Locate each line below that includes "axis" and reproduce it.

Given material:

▶

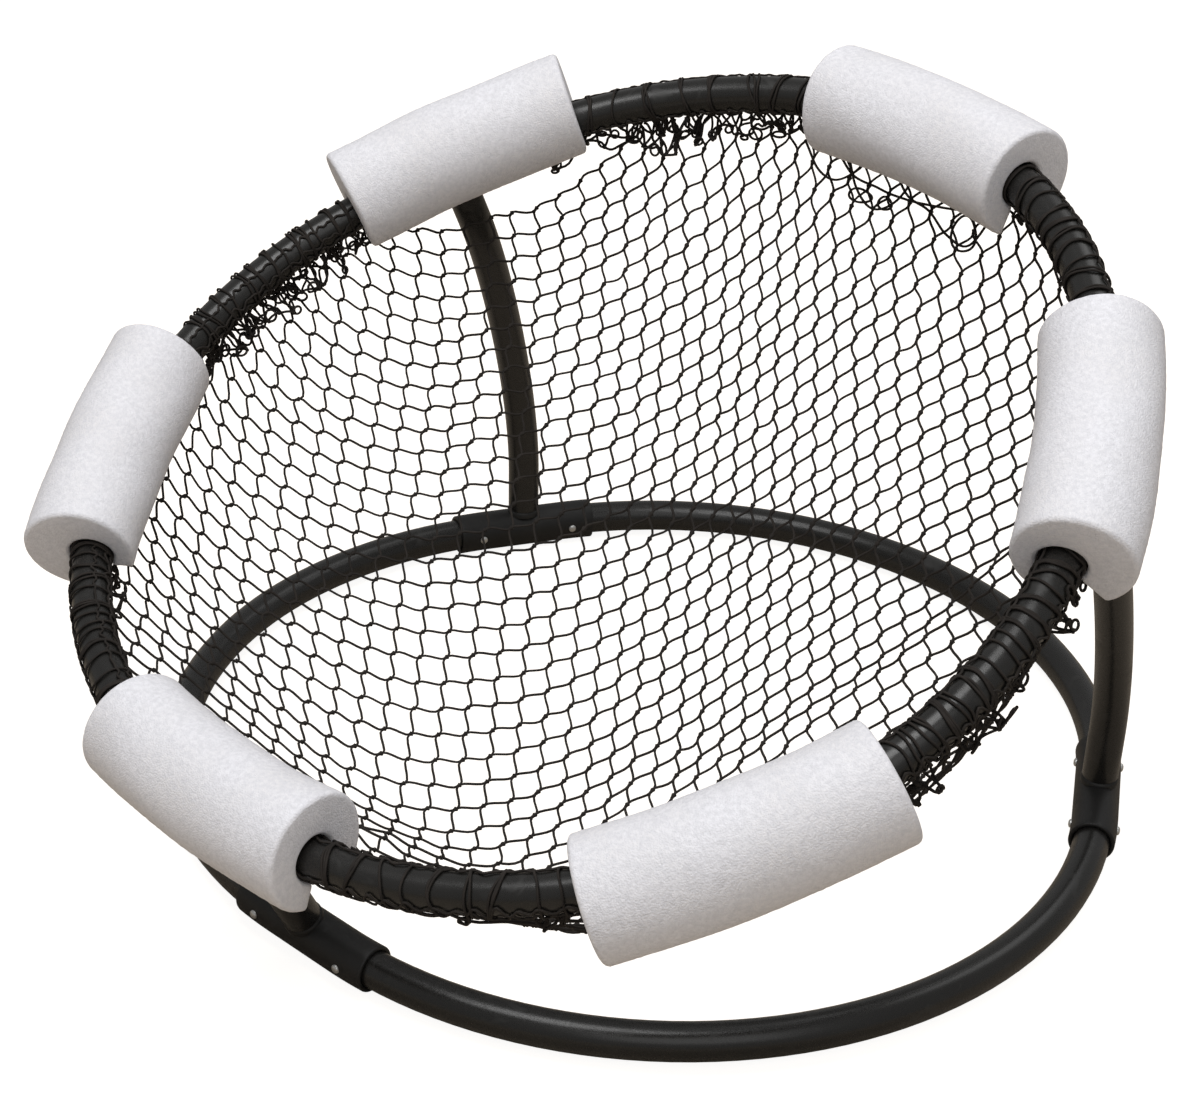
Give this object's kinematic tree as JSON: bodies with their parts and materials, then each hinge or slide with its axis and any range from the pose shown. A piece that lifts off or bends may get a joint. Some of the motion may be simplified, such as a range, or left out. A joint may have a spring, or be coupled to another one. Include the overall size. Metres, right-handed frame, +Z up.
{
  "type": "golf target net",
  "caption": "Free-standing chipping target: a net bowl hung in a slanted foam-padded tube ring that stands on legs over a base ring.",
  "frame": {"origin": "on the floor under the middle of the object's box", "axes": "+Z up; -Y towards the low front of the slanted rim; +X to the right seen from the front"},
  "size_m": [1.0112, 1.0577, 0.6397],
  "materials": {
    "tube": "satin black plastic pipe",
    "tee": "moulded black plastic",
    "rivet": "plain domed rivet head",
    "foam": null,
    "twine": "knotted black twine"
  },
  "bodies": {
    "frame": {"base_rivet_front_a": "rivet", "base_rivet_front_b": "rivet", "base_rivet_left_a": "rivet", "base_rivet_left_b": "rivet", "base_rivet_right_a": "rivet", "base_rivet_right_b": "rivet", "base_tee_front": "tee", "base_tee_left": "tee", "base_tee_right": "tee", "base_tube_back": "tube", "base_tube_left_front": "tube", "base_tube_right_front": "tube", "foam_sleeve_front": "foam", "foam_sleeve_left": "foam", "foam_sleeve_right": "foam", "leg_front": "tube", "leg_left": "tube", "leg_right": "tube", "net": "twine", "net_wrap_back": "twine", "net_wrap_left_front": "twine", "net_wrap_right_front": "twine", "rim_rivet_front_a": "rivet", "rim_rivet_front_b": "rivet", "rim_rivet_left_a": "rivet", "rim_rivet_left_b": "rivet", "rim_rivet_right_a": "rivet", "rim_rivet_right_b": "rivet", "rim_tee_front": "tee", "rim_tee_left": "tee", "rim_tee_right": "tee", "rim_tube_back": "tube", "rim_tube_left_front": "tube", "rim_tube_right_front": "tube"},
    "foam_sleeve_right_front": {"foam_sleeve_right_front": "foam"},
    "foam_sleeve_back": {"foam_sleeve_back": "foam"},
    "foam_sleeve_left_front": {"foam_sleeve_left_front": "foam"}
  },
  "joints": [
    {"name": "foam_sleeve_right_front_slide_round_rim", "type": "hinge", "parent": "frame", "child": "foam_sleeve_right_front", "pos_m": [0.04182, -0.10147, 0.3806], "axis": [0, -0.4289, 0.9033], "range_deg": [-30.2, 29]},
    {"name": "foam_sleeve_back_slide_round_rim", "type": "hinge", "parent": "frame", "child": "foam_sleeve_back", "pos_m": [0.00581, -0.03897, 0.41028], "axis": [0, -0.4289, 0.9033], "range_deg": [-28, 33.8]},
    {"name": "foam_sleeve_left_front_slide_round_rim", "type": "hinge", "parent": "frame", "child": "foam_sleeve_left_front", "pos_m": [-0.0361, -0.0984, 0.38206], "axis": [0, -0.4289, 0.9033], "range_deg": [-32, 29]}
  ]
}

◀

Solution for this exercise:
Give this object's kinematic tree as JSON: bodies with their parts and materials, then each hinge or slide with its axis and any range from the pose shown. A piece that lifts off or bends may get a joint. Some of the motion may be simplified, such as a range, or left out. A joint may have a spring, or be coupled to another one. Include the overall size. Metres, right-handed frame, +Z up.
    {"name": "foam_sleeve_right_front_slide_round_rim", "type": "hinge", "parent": "frame", "child": "foam_sleeve_right_front", "pos_m": [0.04182, -0.10147, 0.3806], "axis": [0, -0.4289, 0.9033], "range_deg": [-30.2, 29]},
    {"name": "foam_sleeve_back_slide_round_rim", "type": "hinge", "parent": "frame", "child": "foam_sleeve_back", "pos_m": [0.00581, -0.03897, 0.41028], "axis": [0, -0.4289, 0.9033], "range_deg": [-28, 33.8]},
    {"name": "foam_sleeve_left_front_slide_round_rim", "type": "hinge", "parent": "frame", "child": "foam_sleeve_left_front", "pos_m": [-0.0361, -0.0984, 0.38206], "axis": [0, -0.4289, 0.9033], "range_deg": [-32, 29]}